If you increase temperature, similarly, you must increase ventilation or condensation will form.

#2: I have soaked synthetics completely through and then slept in them. One occasion, a rainfly ripped during a storm, leaving me with a flood of water in my hammock. I shivered, but I was already pushing the bag's limits and was grateful for the synthetic insulation. The same goes for clothing; any experienced backpacker will tell you just how important a fleece is in wet weather.

I have soaked a 20ยบ synthetic bag from ocean spray on the coast of Maine in early april, and I've soaked the same bag in snowmelt in New Hampshire's Mount Moosilauke in February, so I've got a pretty good idea of the expected warmth retention.

I'm a little surprised the idea is up for discussion; I thought the warmth when wet concept was not only ubiquitous knowledge, but pretty undisputed. I can be enlightened, though.

Edited by mdilthey on 02/09/2013 09:50:41 MST.

Mike Bozman
(myarmisonfire) - M

Locale: BC
Re: Synthetic VS Down on 02/09/2013 14:21:20 MST Print View

"any experienced backpacker will tell you just how important a fleece is in wet weather."
I will second this. Fleece is the only reliable warmth when it is 3 degree Celsius, raining and 100% humidity. That pretty much describes my coastal winter hiking.
I also agree with Max's other statements and comments made about bivy condensation and synthetic bags. If you have concerns about staying dry go synthetic and ditch the bivy. It will will weigh the same as a down bag with a bivy bag.

Edited by myarmisonfire on 02/09/2013 14:25:10 MST.

James Klein

Locale: Southeast
Re: Synthetic VS Down on 02/09/2013 19:43:37 MST Print View

I won't debate that sythetic loft will tend maintain its warmth better than down in wet cond'ts. I think the relative amount tends to be blown out of proportion. And I think wet sythetic is definately not warm.

I wet bag sucks.

The wettest bag I have ever had was a synthetic one, a 7-8 bpacking trip in rain where we saw maybe 2hrs of sun total :(. Coupled with early in the trip I was sleeping a bit warm. I wouldn't call it soaked but it was noticably damp. One of my last nights I froze my azz of in at least 10F warmer temps than I have comfortably had that bag. The down quilts/bags would likely have faired worse but I don't believe game changingly so (I have used down bags in similar weather just not as long).

On one multiday trip that never got above 20F, I had a platupus bladder failure and soaked ~10-20% of my down quilt...I though it was game over as I was counting on this for a >50% of my nightime warmth and was already pushing my insulations limits - it was another cold night but I ended up only shivering the last hr after getting up to take a leak.

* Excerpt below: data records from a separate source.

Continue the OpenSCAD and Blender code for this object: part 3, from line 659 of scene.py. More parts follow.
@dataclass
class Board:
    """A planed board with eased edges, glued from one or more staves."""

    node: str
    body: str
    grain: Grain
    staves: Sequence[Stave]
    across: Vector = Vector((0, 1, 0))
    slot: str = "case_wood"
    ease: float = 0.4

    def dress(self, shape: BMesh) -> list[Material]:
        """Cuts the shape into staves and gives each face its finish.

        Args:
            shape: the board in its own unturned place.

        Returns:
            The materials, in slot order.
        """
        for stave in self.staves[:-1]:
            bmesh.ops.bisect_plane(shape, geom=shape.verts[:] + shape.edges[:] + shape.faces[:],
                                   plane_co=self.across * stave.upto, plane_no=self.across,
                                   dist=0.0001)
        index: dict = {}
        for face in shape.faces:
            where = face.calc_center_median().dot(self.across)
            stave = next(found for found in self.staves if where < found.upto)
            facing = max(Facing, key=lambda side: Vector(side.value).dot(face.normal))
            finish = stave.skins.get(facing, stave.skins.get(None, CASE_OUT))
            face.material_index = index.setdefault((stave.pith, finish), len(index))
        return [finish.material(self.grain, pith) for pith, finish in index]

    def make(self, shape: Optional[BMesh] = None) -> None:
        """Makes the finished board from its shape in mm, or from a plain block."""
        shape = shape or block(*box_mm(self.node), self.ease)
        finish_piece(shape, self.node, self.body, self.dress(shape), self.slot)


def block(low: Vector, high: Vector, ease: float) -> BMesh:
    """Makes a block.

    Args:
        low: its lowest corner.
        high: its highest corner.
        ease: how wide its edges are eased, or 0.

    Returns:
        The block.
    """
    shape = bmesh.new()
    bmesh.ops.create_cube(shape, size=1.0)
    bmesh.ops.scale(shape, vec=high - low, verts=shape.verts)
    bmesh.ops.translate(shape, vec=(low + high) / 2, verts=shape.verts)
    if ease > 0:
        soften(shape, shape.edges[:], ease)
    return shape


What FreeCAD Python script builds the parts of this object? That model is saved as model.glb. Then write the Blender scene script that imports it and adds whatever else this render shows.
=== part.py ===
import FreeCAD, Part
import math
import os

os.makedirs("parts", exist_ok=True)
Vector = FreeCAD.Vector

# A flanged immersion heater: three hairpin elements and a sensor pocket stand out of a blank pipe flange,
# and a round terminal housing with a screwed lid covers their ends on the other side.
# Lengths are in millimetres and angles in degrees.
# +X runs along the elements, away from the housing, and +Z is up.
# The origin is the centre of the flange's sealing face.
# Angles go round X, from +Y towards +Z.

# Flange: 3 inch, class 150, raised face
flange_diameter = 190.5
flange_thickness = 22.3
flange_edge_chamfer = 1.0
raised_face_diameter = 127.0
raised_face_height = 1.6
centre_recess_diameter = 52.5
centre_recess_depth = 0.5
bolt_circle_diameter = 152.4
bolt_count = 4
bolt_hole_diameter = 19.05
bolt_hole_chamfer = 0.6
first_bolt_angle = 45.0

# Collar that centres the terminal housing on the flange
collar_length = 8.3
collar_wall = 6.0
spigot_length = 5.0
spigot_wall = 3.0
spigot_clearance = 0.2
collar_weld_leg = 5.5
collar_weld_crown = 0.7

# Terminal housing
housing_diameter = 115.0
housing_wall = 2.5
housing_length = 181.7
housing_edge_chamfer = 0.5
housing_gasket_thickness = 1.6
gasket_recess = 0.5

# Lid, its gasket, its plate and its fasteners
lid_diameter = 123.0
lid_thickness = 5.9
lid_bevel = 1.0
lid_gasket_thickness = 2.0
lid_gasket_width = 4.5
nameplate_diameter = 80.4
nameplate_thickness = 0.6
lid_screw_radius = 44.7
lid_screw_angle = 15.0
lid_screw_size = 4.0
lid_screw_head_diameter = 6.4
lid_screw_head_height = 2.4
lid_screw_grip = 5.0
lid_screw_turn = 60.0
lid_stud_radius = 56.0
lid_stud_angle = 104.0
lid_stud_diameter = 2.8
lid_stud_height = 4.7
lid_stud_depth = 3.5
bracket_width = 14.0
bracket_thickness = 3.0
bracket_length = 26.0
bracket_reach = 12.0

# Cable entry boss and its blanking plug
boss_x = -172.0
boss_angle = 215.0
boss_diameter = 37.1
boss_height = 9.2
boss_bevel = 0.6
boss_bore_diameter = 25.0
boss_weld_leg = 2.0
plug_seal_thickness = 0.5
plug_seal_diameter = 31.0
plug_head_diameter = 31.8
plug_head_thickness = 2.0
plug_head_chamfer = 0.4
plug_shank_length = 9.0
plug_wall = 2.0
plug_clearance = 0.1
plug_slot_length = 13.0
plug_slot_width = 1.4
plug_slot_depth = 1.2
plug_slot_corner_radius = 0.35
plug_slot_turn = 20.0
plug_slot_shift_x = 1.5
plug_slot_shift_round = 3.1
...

What kinda of hypothermia advantage do you think a syn quilt bag would have over a high fillpower down bag of equal weight (not rating) in cold wet conditions?

Fleece is my go to for warm on the move for the reason you mention (and it dirt cheap).

Again, once it is cold enough, synthetic or down or fleece will all gain weight and lose warmth. IMO vbl and bivy really can help mitigate this. Others promote an overbag to help protect the main insulation layer...I have done this bc I am too cheap to have a 0F bag and I could make a quick and dirty 1+season syn quilt to supplement the 3 season bag/quilt I have.

James Klein

Locale: Southeast
Re: Materials on 02/09/2013 20:34:24 MST Print View

Event fabric seems to be well recieved but it appears to be tough to find one...

If I could find one with a pertex equilibrium top, I'd recommend it.

To be honest, I can't find one I'd buy right now for cold weather. I'd probably just keep using my MYOG M50 bivy (never had it below 35F though) If using a breathable non-wbp fabric I'd want to be able to suspend it above your bag and be ready to lay a fleece jacket on top of bag - you will likely have condensation between bag and bivy (but again, it is my opinion that that w/out the bivy condensation would just occur inside the bag).